Certainly, identifying Saddam Hussein as one of the co-perpetrators of the Sept. 11 attack would drastically change the landscape of the “crusade” Bush has proposed against terrorism. Making such an identification would require an all-out response. Instead of focusing solely on capturing bin Laden and crushing his organization, U.S. forces would simultaneously be faced with the far more formidable task of a full-scale military assault on Iraq.
That daunting prospect might intimidate the Bush team into withdrawing from pushing the issue, preferring to continue the current course of “containing” Saddam. Laurie Mylroie says a number of key intelligence players within the administration are fighting to bring the Iraqi issue forward, but she fears that politics may ultimately hold them back.
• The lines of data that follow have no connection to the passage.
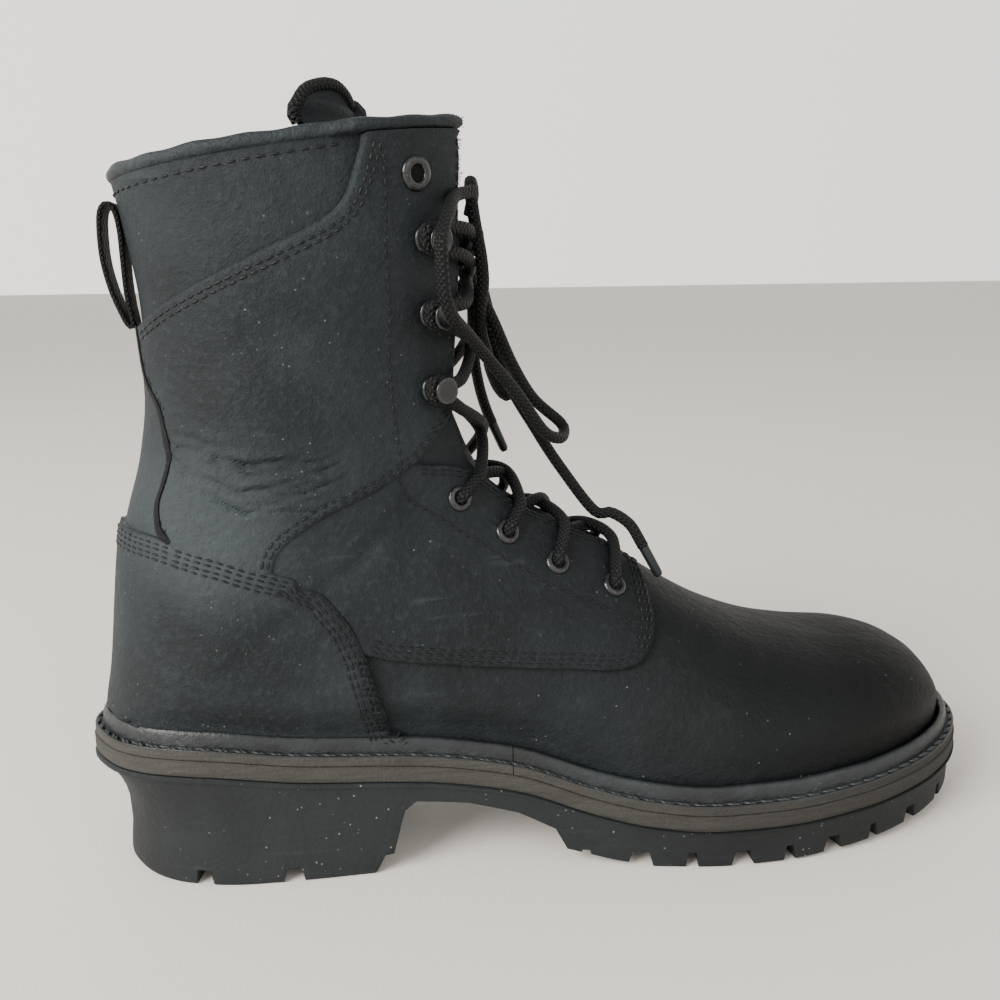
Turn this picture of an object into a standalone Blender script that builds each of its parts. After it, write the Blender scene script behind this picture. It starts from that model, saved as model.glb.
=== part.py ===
"""Lace-up work boot with a block heel and a lug sole, for the right foot.

Metres, +Z up, toe towards +X, outer side towards -Y. The origin is on the floor under the heel.
"""
import math
from bisect import bisect_right

import bmesh
import bpy
from mathutils import Vector
from mathutils.geometry import delaunay_2d_cdt

# Sole
LENGTH = 0.3194
BALL_WIDTH = 0.107
HEEL_WIDTH = 0.0715
HEEL_HEIGHT = 0.0401
FORE_HEIGHT = 0.0134
TOE_SPRING = 0.0068
LUG_DEPTH = 0.0055
LUG_REACH = 0.020
MIDSOLE = 0.0058
WELT = 0.0033
WELT_RIDGE = 0.0050
WELT_LEDGE = 0.007
INSOLE = 0.004
INSOLE_REST = 0.0046

# Upper
COLLAR_HEIGHT = 0.2392
COLLAR_WIDTH = 0.084
UPPER_WALL = 0.0022
PANEL = 0.0015
SHAFT_PANEL = 0.0024
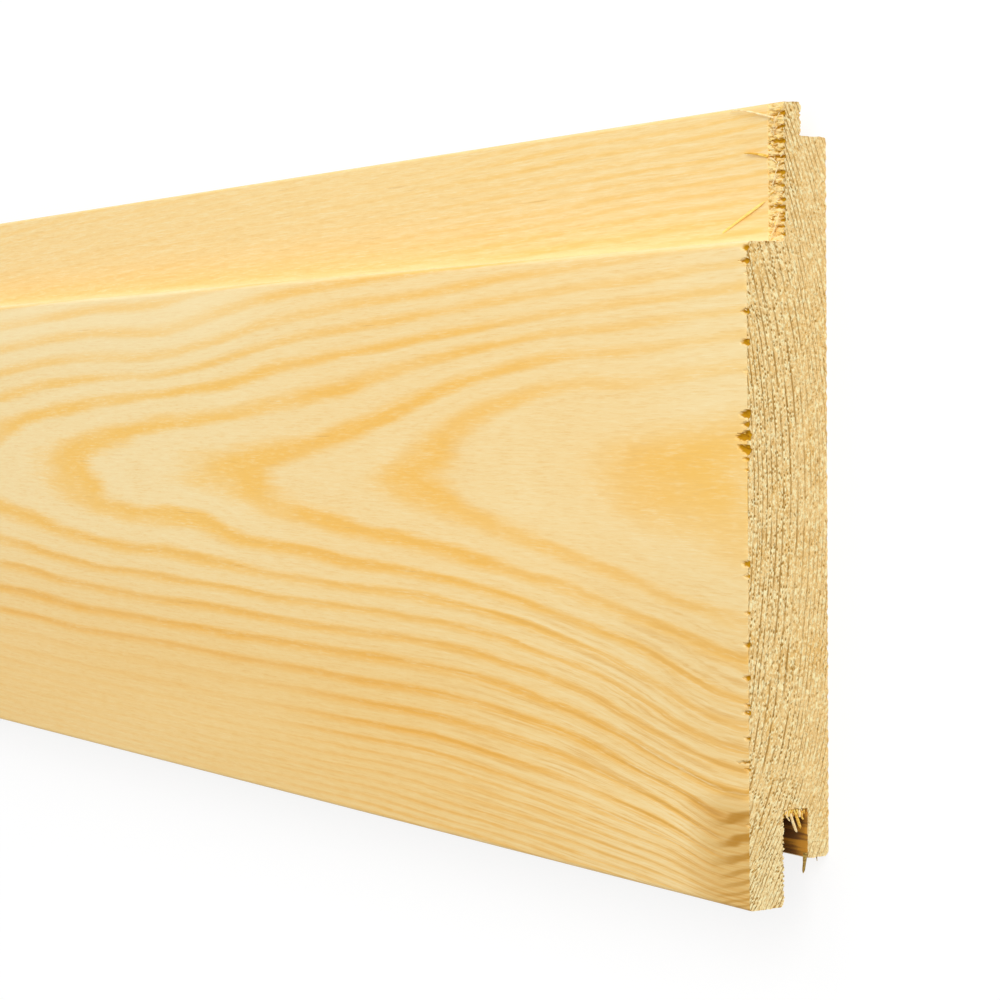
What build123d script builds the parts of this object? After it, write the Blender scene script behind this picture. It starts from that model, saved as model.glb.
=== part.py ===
"""One softwood shadow gap cladding board, planed to its section and sawn square at both ends.

Frame, in millimetres: X runs along the board, Y across its face from the grooved edge to the
tongue, and Z through it from the back (Z = 0, lying on the ground) to the planed front face.
The origin is the centre of the length and of the overall width, on the back face.
"""
from build123d import *
import os

# The stock
board_length = 1800.0
board_width = 145.0  # overall, from the lower lip to the tip of the tongue
board_thickness = 18.0

# The upper edge: a deep rebate in the front leaves the tongue at the back of the gap
rebate_height = 25.0  # from the tip of the tongue down to the ledge
rebate_depth = 8.2  # from the front face back to the face of the tongue
tongue_thickness = 4.2
tongue_height = 6.0  # how far the tongue stands above the shoulder behind it

# The lower edge: a groove takes the tongue of the board below, and the front lip hangs over it
lip_drop = 8.4  # how much lower the front lip reaches than the back leg
lip_clearance = 0.3  # between the lip's back and the face of the tongue that it covers
back_clearance = 0.7  # between the back of that tongue and the back leg
tip_clearance = 3.2  # above the tip of that tongue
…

“My main concern is that the administration will put this off and choose to just focus on bin Laden, for policy considerations,” Mylroie says. “I think we run the risk of focusing on the individuals and not looking at the states — forgoing security concerns for the sake of prosecuting criminals. If the states go untouched, we’ll just have more of the same.”
Woolsey contends that even if no further evidence links Saddam to the Sept. 11 attacks, the Bush administration should at least look into the evidence now in hand, and determine if he was behind the 1993 bombing. “If they determine that Iraqi intelligence was behind ’93, that should be enough. We got Al Capone not for the many murders that he contracted for, but for income-tax evasion.
“In the ’93 bombing, although six people died, it was certainly not as major a thing as what happened on Sept. 11. There’s no statute of limitations on terrorism, and as far as I’m concerned, if he did the ’93 bombing, that’s enough to get him on the list of folks who need to have their regimes changed.”